Having issues deriving the $E[X^2]$ term.
- Can someone explain lines 5 to 6 here for me? I don't understand how they get $\lambda^2$ in the first term. Seemingly then $n= \lambda$? Which doesn't make sense to me.
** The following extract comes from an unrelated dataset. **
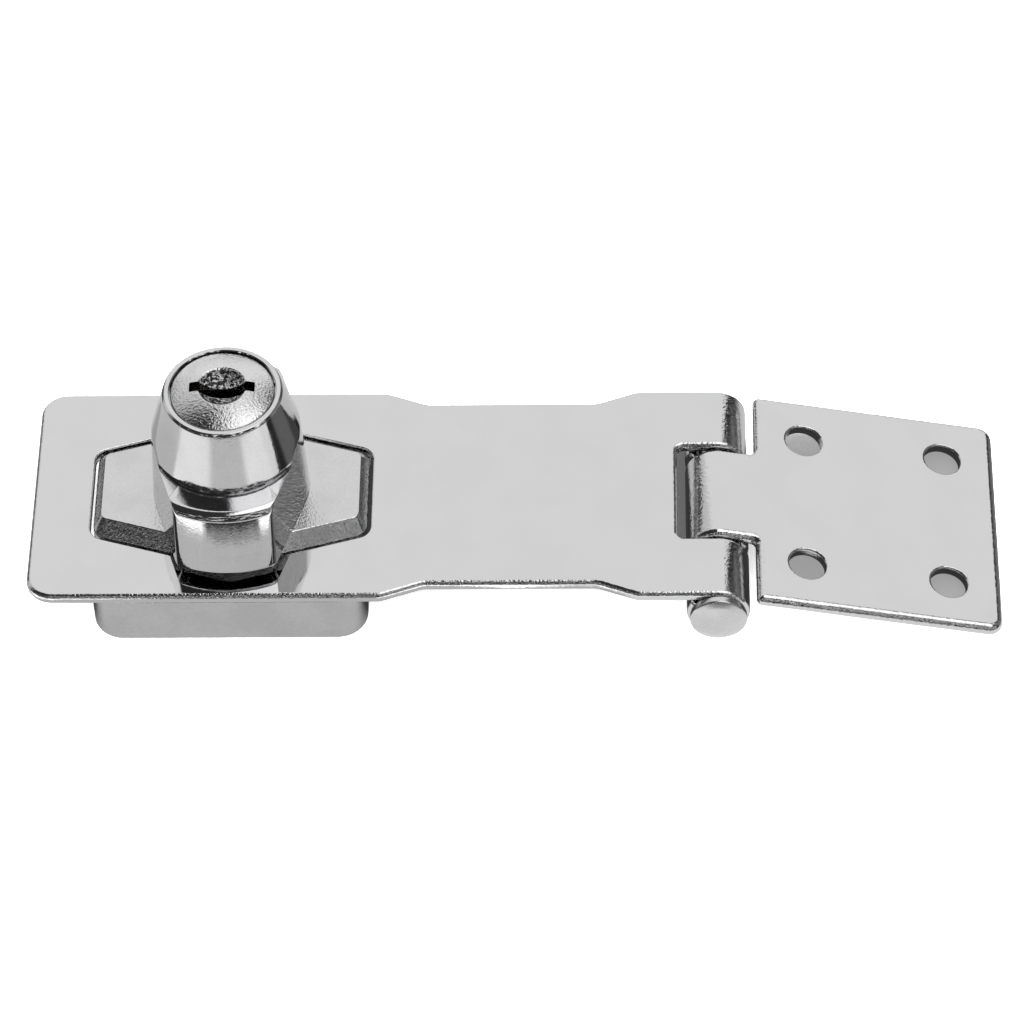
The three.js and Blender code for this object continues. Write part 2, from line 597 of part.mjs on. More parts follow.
const plugGroup = new THREE.Group();
plugGroup.add(part('lock_plug', lockPlug(), 'chrome'), part('plug_clip', plugClip(), 'springSteel'));
for (let i = 0; i < WAFER_COUNT; i++) {
  plugGroup.add(part(`wafer_${i + 1}`, wafer(i), 'brass'));
  plugGroup.add(part(`wafer_spring_${i + 1}`, waferSpring(i), 'springSteel'));
}
knobGroup.add(plugGroup);
hasp.add(knobGroup);

const leafGroup = new THREE.Group();
leafGroup.add(part('hasp_leaf', haspLeaf(), 'chrome'));
const pin = part('hinge_pin', hingePin(), 'chrome');
pin.position.set(HINGE_X, 0, HINGE_Z);
const fixed = part('fixed_leaf', fixedLeaf(), 'chrome');
fixed.position.set(HINGE_X, 0, HINGE_Z);
fixed.rotation.y = FIXED_TILT;
leafGroup.add(pin, fixed);
hasp.add(leafGroup);

export default hasp;
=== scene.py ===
# Looks for the locking hasp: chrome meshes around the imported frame, a studio, and the camera.
# Shapes are worked out in millimetres, in the frame's own axes, and scaled to metres at the end.
import math

import bmesh
import bpy
from mathutils import Matrix, Vector
from mathutils.geometry import tessellate_polygon


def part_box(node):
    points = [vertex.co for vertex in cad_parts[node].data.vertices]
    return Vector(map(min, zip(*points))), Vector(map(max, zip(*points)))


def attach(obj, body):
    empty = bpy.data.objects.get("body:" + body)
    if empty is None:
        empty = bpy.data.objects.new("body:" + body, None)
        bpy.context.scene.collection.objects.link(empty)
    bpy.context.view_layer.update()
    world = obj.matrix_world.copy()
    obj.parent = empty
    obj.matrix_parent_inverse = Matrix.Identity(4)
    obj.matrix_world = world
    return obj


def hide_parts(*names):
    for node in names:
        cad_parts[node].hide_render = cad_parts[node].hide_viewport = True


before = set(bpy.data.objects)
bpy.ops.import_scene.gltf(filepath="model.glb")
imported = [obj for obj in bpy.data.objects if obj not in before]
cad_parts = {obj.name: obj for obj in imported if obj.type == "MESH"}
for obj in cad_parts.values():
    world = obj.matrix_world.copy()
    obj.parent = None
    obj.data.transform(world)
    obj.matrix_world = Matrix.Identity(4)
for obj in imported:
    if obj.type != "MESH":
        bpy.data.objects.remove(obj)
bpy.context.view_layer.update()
MM = 0.001


def box_mm(node):
    low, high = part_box(node)
    return low / MM, high / MM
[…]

I'm not sure if they made an error.
Lines I don't get: 
- I've tried deriving $E[X^2]$ myself but am making an error somewhere as I lose the $\lambda$ term, maybe in the change of the sum?:
$$\begin{align}E[X^2] &= \sum_{n \in X} n^2P(X=n)\\ &=\sum_{n=0}^\infty n^2 \frac{\lambda^n}{n!}e^{-\lambda} \\ &= \sum_{n=0}^\infty n^2 \frac{\lambda^n}{n!} \bigg(\frac{-\lambda^n}{n!}\bigg) \\ &= \sum_{n=1}^\infty n^2 \frac{\lambda^n}{n(n-1)!} \bigg(\frac{-\lambda^n}{n(n-1)!}\bigg) \\ &= \sum_{n=1}^\infty \frac{\lambda^n}{(n-1)!} \bigg(\frac{-\lambda^n}{(n-1)!}\bigg) \\ &= \sum_{n=0}^\infty \frac{\lambda^{n+1}}{n!} \bigg(\frac{-\lambda^{n+1}}{n!}\bigg) \\ &= \lambda^2 \sum_{n=0}^\infty \frac{ \lambda^{n}}{n!} \bigg(\frac{-\lambda^{n}}{n!}\bigg)\\ &= \lambda^2 e^\lambda e^{-\lambda}\\ & = \lambda^2 \\ \end{align}$$
Using:
$$ e^x = \sum_{n=0}^\infty \frac{x^n}{n!}$$
![Deriving E[X^2]](https://i.stack.imgur.com/dqgum.png){kind=link}
The $\lambda^2$ come from the following \begin{align} \sum_{n=0}^\infty n\frac{\lambda^{n+1}}{n!}e^{-\lambda}&=\sum_{n=1}^\infty n\frac{\lambda^{n+1}}{n!}e^{-\lambda}&\mbox{ the term for }n=0\mbox{ vanishes}\\ &=\sum_{n=1}^\infty \frac{\lambda^{n+1}}{(n-1)!}e^{-\lambda}&\\ &=\sum_{\ell=0}^\infty \frac{\lambda^{\ell+2}}{\ell!}e^{-\lambda}&\mbox{doing the substitution }\ell=n-1 \end{align} then we conclude using $\sum_{\ell=0}^\infty \frac{\lambda^{\ell+2}}{\ell!}=\lambda^2\sum_{\ell=0}^\infty \frac{\lambda^{\ell}}{\ell!}=\lambda^2 e^{\lambda}$.
In your attempt, you seem to use (at the third equal sign) that if $b=\sum_{n\geqslant 0}b_n$, then $\sum_{n\geqslant 0}a_nb=\sum_{n\geqslant 0}a_nb_n$ which is not true in general.